I don’t know why this happens, but I do have a guess. Instead of a parametric method, consider multimethods over different concrete parameters. The call f( [0] ) can pick between 2 methods f(::Foo{Int}) and a f(::Foo{Float64}). f(0) cannot because Int is shared between both sets of types, so you have to resolve the ambiguity with a f(::Int) method. However, if we let Bar be a UnionAll, the complete overlap of Bar{Int} and Bar{Float64} means the methods g(::Bar{Int}) and g(::Bar{Float64}) will always throw an ambiguity error, so it makes sense to force you to write g(::Bar) by forcing Bar to be a Union.
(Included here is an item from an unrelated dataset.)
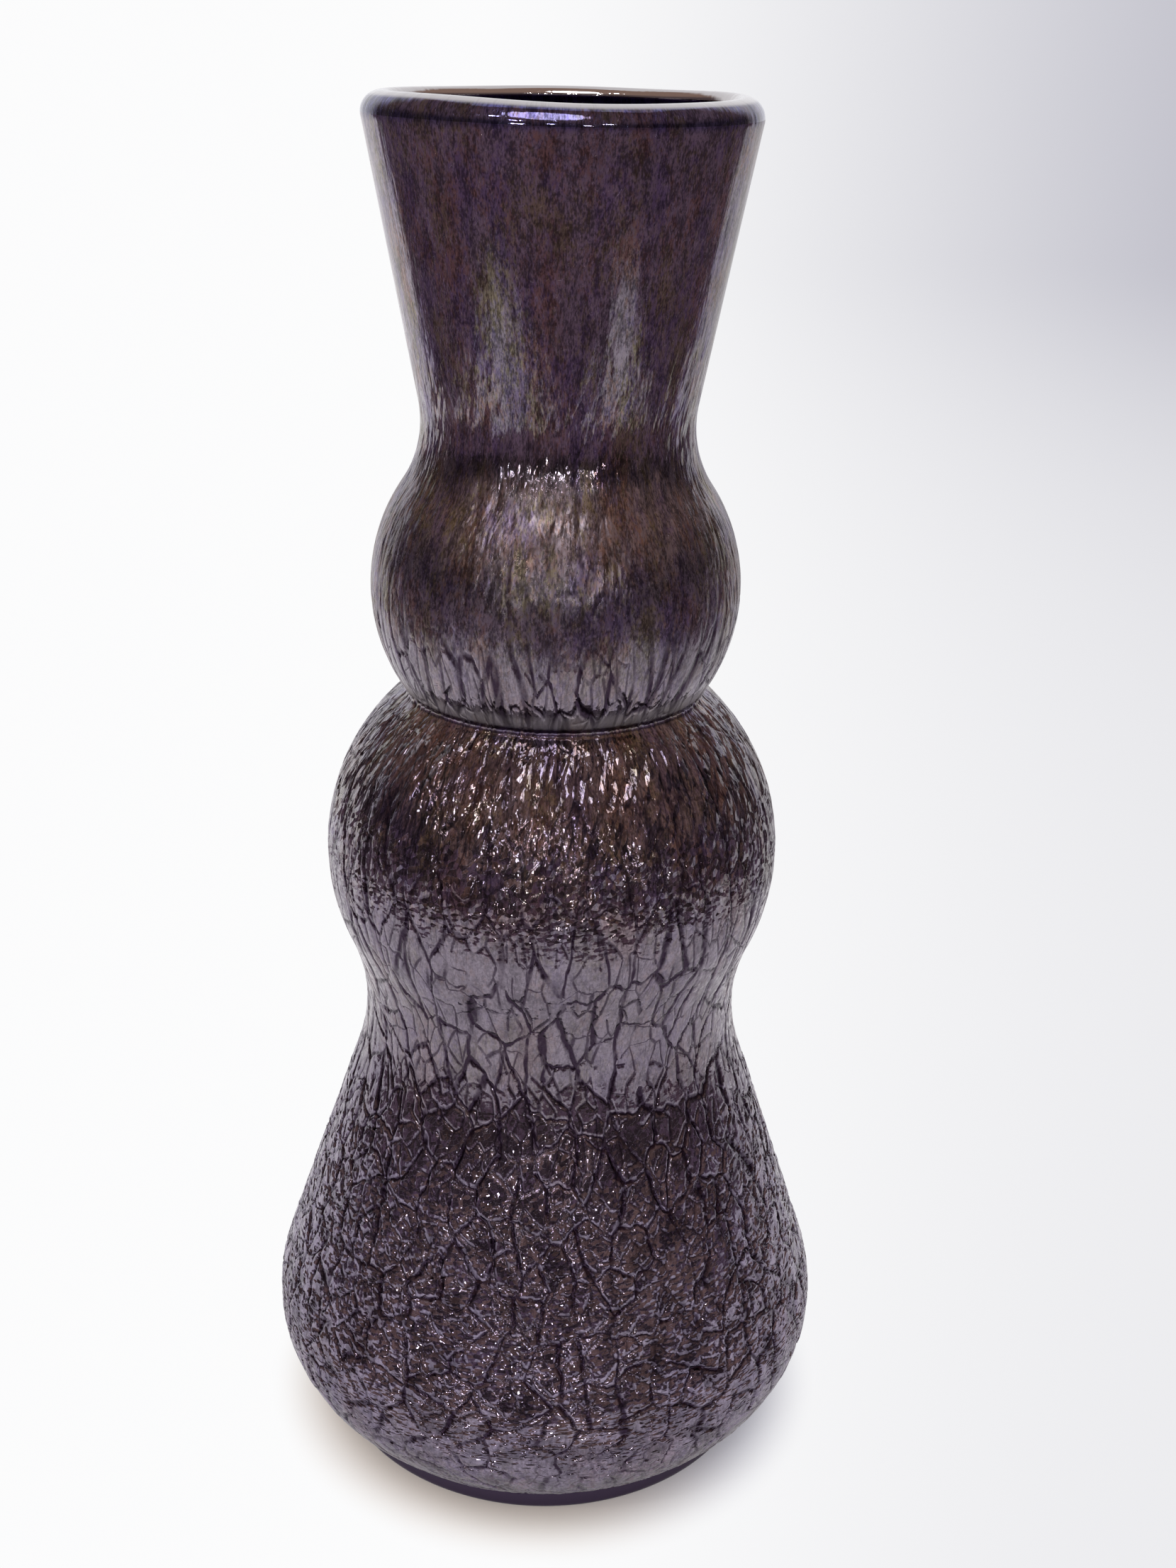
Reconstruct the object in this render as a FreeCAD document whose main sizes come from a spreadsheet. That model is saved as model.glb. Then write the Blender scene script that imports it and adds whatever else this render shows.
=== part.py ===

PS: Make sure your method has where {T<:Real} to match your cones. Even if you specified MySupportedCones{T <: Real}, the method’s where segment overrides the UnionAll’s. Example:

X{T <: Real} = Vector{T}
# equivalent to const X = Vector{T} where T<:Real
# X{Int} works, X{String} does not

f(::X{T}) where T<:AbstractString = T
# f(["hi"]) works, f([0]) does not

Y{T<:AbstractString} = X{T}
# also overrides to Vector{T} where T<:AbstractString
6

Thanks - I think I see the problem and the explanation makes sense. As a stopgap I will go with the fake parametric type as a placeholder since that seems to work and it’s only temporary anyway.

7

Yeah I had considered a couple harebrained schemes to get around it but turns out you really need to use the T to get a UnionAll. Only real suggestion I have is to use abstract type _Placeholder{T<:Real} end and never subtype it, so there’s no default constructor that could make some instance <: _Placeholder, whereas struct MyFakeType{T<:Real} end is given a constructor that can make instances.